* **The request**: Return all of the data exactly as given.

* **Data in this exercise**:

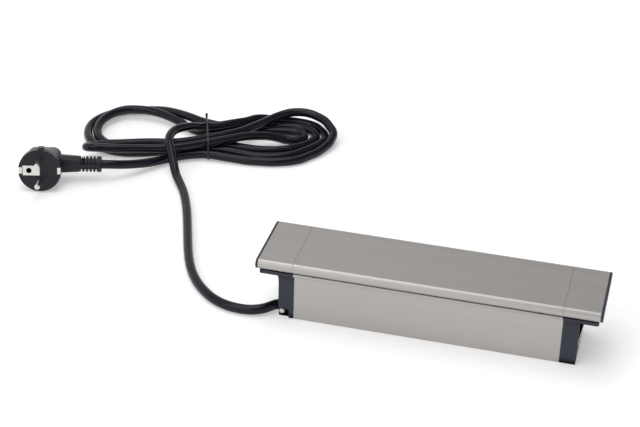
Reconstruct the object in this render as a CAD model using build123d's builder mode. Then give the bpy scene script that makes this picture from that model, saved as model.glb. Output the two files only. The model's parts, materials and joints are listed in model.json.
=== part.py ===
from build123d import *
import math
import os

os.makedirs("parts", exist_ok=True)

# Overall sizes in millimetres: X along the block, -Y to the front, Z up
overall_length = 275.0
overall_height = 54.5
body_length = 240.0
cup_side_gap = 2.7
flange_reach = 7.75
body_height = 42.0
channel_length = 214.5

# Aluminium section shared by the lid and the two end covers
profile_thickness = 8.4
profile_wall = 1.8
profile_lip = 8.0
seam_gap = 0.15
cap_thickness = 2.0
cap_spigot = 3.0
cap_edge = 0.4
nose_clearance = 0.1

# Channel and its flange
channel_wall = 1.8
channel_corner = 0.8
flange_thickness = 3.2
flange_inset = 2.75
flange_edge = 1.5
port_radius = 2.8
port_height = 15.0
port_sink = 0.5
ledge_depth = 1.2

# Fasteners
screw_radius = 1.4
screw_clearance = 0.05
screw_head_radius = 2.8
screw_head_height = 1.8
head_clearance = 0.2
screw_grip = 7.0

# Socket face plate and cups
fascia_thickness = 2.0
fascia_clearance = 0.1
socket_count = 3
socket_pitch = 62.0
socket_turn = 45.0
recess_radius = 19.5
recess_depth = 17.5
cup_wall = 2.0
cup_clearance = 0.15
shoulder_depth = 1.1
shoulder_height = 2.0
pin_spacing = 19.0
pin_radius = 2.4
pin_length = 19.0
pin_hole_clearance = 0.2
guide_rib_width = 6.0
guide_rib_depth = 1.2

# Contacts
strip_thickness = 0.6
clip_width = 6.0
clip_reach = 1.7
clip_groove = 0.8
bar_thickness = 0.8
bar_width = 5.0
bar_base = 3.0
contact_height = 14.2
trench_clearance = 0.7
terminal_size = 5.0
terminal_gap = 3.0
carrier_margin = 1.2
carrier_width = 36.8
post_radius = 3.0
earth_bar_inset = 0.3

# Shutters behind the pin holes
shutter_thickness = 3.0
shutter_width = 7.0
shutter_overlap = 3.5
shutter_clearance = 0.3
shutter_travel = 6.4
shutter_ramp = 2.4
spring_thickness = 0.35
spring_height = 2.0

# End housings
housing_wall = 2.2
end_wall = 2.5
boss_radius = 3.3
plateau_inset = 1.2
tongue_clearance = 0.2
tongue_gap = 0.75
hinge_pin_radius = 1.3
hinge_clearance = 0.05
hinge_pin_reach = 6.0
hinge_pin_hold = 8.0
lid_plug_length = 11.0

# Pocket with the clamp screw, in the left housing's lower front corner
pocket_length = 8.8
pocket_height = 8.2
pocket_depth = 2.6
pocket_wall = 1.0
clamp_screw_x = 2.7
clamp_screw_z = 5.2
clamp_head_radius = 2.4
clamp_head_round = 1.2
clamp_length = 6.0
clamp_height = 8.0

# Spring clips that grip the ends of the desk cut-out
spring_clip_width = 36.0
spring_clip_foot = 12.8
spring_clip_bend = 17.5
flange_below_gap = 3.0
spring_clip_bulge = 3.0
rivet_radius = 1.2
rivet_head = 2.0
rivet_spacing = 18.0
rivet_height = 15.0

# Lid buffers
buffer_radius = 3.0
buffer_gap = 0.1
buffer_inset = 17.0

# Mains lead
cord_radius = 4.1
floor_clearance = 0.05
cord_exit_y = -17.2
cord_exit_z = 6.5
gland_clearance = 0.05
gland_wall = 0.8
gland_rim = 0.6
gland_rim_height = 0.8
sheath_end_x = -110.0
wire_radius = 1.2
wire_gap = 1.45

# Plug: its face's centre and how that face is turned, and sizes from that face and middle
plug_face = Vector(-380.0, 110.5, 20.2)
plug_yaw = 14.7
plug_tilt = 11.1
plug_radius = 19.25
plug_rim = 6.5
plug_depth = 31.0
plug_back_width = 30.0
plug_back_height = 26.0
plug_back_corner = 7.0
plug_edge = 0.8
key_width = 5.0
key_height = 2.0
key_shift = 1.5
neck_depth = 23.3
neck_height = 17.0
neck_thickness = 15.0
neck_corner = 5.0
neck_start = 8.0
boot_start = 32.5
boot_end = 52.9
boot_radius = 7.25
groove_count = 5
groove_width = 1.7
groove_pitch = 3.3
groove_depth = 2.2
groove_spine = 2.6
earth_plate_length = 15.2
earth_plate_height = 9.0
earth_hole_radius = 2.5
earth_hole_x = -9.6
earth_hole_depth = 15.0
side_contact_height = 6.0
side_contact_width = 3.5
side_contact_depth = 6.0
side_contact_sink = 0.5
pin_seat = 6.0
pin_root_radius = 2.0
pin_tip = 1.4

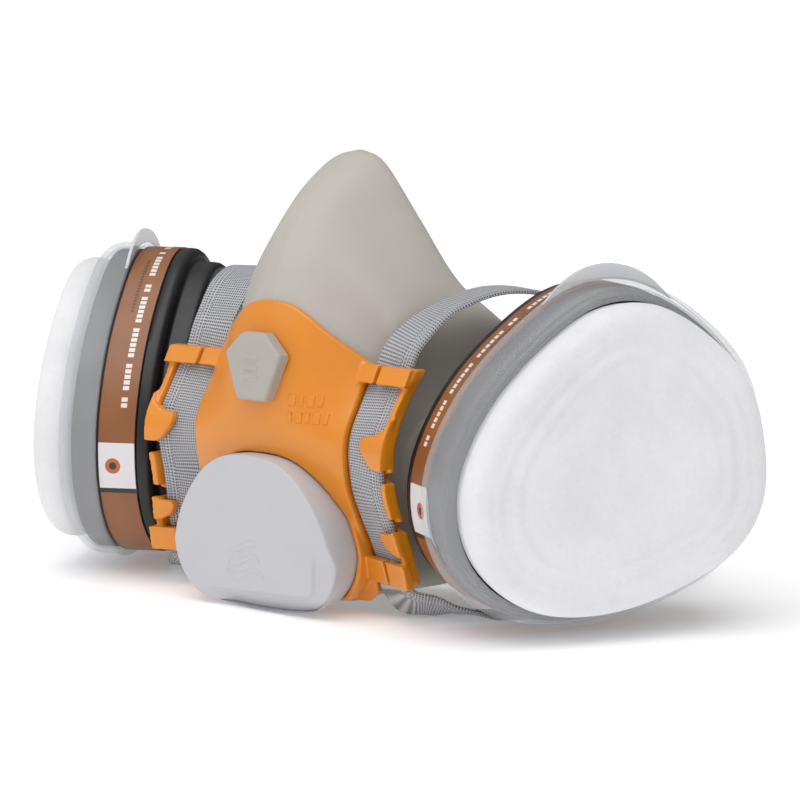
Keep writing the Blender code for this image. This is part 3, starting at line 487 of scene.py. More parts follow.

* **Expected answer**:
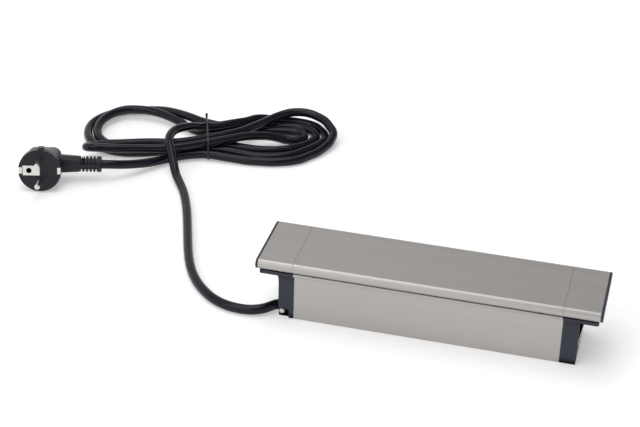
Reconstruct the object in this render as a CAD model using build123d's builder mode. Then give the bpy scene script that makes this picture from that model, saved as model.glb. Output the two files only. The model's parts, materials and joints are listed in model.json.
=== part.py ===
from build123d import *
import math
import os

os.makedirs("parts", exist_ok=True)

# Overall sizes in millimetres: X along the block, -Y to the front, Z up
overall_length = 275.0
overall_height = 54.5
body_length = 240.0
cup_side_gap = 2.7
flange_reach = 7.75
body_height = 42.0
channel_length = 214.5

# Aluminium section shared by the lid and the two end covers
profile_thickness = 8.4
profile_wall = 1.8
profile_lip = 8.0
seam_gap = 0.15
cap_thickness = 2.0
cap_spigot = 3.0
cap_edge = 0.4
nose_clearance = 0.1

# Channel and its flange
channel_wall = 1.8
channel_corner = 0.8
flange_thickness = 3.2
flange_inset = 2.75
flange_edge = 1.5
port_radius = 2.8
port_height = 15.0
port_sink = 0.5
ledge_depth = 1.2

# Fasteners
screw_radius = 1.4
screw_clearance = 0.05
screw_head_radius = 2.8
screw_head_height = 1.8
head_clearance = 0.2
screw_grip = 7.0

# Socket face plate and cups
fascia_thickness = 2.0
fascia_clearance = 0.1
socket_count = 3
socket_pitch = 62.0
socket_turn = 45.0
recess_radius = 19.5
recess_depth = 17.5
cup_wall = 2.0
cup_clearance = 0.15
shoulder_depth = 1.1
shoulder_height = 2.0
pin_spacing = 19.0
pin_radius = 2.4
pin_length = 19.0
pin_hole_clearance = 0.2
guide_rib_width = 6.0
guide_rib_depth = 1.2

# Contacts
strip_thickness = 0.6
clip_width = 6.0
clip_reach = 1.7
clip_groove = 0.8
bar_thickness = 0.8
bar_width = 5.0
bar_base = 3.0
contact_height = 14.2
trench_clearance = 0.7
terminal_size = 5.0
terminal_gap = 3.0
carrier_margin = 1.2
carrier_width = 36.8
post_radius = 3.0
earth_bar_inset = 0.3

# Shutters behind the pin holes
shutter_thickness = 3.0
shutter_width = 7.0
shutter_overlap = 3.5
shutter_clearance = 0.3
shutter_travel = 6.4
shutter_ramp = 2.4
spring_thickness = 0.35
spring_height = 2.0

# End housings
housing_wall = 2.2
end_wall = 2.5
boss_radius = 3.3
plateau_inset = 1.2
tongue_clearance = 0.2
tongue_gap = 0.75
hinge_pin_radius = 1.3
hinge_clearance = 0.05
hinge_pin_reach = 6.0
hinge_pin_hold = 8.0
lid_plug_length = 11.0

# Pocket with the clamp screw, in the left housing's lower front corner
pocket_length = 8.8
pocket_height = 8.2
pocket_depth = 2.6
pocket_wall = 1.0
clamp_screw_x = 2.7
clamp_screw_z = 5.2
clamp_head_radius = 2.4
clamp_head_round = 1.2
clamp_length = 6.0
clamp_height = 8.0

# Spring clips that grip the ends of the desk cut-out
spring_clip_width = 36.0
spring_clip_foot = 12.8
spring_clip_bend = 17.5
flange_below_gap = 3.0
spring_clip_bulge = 3.0
rivet_radius = 1.2
rivet_head = 2.0
rivet_spacing = 18.0
rivet_height = 15.0

# Lid buffers
buffer_radius = 3.0
buffer_gap = 0.1
buffer_inset = 17.0

# Mains lead
cord_radius = 4.1
floor_clearance = 0.05
cord_exit_y = -17.2
cord_exit_z = 6.5
gland_clearance = 0.05
gland_wall = 0.8
gland_rim = 0.6
gland_rim_height = 0.8
sheath_end_x = -110.0
wire_radius = 1.2
wire_gap = 1.45

# Plug: its face's centre and how that face is turned, and sizes from that face and middle
plug_face = Vector(-380.0, 110.5, 20.2)
plug_yaw = 14.7
plug_tilt = 11.1
plug_radius = 19.25
plug_rim = 6.5
plug_depth = 31.0
plug_back_width = 30.0
plug_back_height = 26.0
plug_back_corner = 7.0
plug_edge = 0.8
key_width = 5.0
key_height = 2.0
key_shift = 1.5
neck_depth = 23.3
neck_height = 17.0
neck_thickness = 15.0
neck_corner = 5.0
neck_start = 8.0
boot_start = 32.5
boot_end = 52.9
boot_radius = 7.25
groove_count = 5
groove_width = 1.7
groove_pitch = 3.3
groove_depth = 2.2
groove_spine = 2.6
earth_plate_length = 15.2
earth_plate_height = 9.0
earth_hole_radius = 2.5
earth_hole_x = -9.6
earth_hole_depth = 15.0
side_contact_height = 6.0
side_contact_width = 3.5
side_contact_depth = 6.0
side_contact_sink = 0.5
pin_seat = 6.0
pin_root_radius = 2.0
pin_tip = 1.4

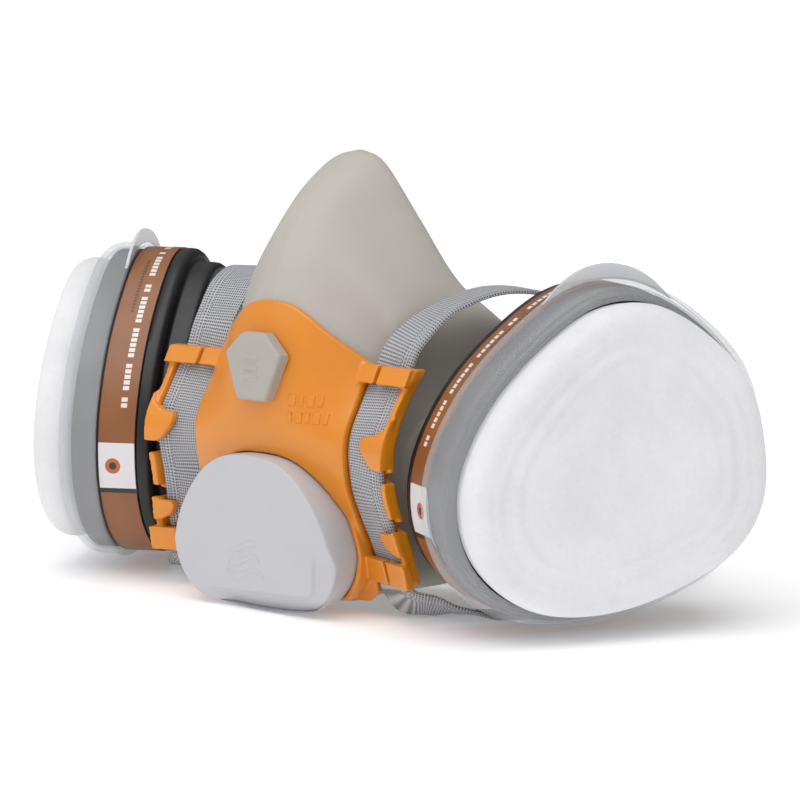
Keep writing the Blender code for this image. This is part 3, starting at line 487 of scene.py. More parts follow.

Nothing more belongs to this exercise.